Who is more viscerally versed in how and whys of punishment: the prisoners or the Ivy-educated Kern? But in two years of running philosophy seminars at the jail (on topics ranging from free will and ethics to politics), Kern has found his students are hungry for ideas, for ways to make meaning of their circumstances—and their existence. They also have the time to think things through. “They are enthusiastic. There are students who ask to start writing essays and who want extra readings,” he says. “I can teach the class Socratically and it’s easy because I ask them questions and they respond. It may not be the right answer or even a good one, but they don’t care. They are willing to give a first effort because they are fearless.”
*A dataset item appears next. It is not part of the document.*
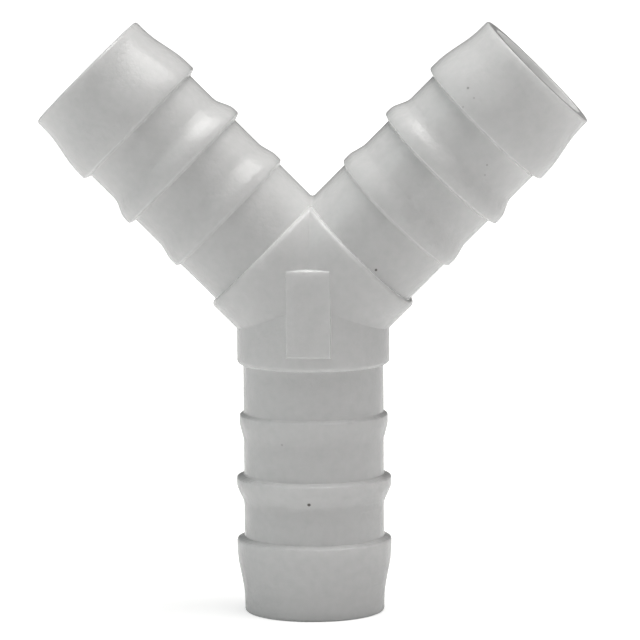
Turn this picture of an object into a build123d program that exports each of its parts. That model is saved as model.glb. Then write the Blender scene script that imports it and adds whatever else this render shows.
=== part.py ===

One woman said the classes give her a sense of self-worth. A man came up after a 50-minute discussion on Kant and asked, “Do you all talk about these things in conversation at Harvard?” Kern told him, “‘Not ordinarily.’ And he said, ‘Because every night after class I go back to my cellies and talk to them and it opens up whole new worlds.’”

If Kern has one aim, it is to make sophisticated ideas accessible. Philosophical products now fall into two groups, he explains: one for academics and one “for the rest of the folks.” The material for lay readers is simplified to the point of being trite. The former group is complex, precise, and uses its own language: “If you approach it with no background, it is completely baffling,” he says, and adds, “I am acutely aware of this because I’ve done it.”

What’s needed is a replication of “that feeling of interacting with a professor,” he says, “of coming out with your first big questions and then getting help breaking them down into precise inquiry.” Media technology and interactivity play a huge role, as do visualizations. Kern joined an MIT student to develop “LOGOS,” which models ideas as images of 3-D buildings. One features Kantian philosophy; another being developed will depict a set of experiments and inferences discussed in Phil 151z: “The Philosophy of Quantum Mechanics” (taught by professor of philosophy Edward J. Hall).

Kern, who hails from Indiana, will continue his inquiries through the Von Clemm Fellowship at Oxford in the fall. “I love thinking things through and writing and research, but I don’t think that’s a complete life,” he notes. Any future as a professor would also encompass politics and law, and make room for a wide reach beyond books and the classroom, “to engage in living proof of the concepts.” In the end, “inquiry does not have to presuppose that we get to some final, conclusive truth,” he adds. “We just need to get to better and better answers.”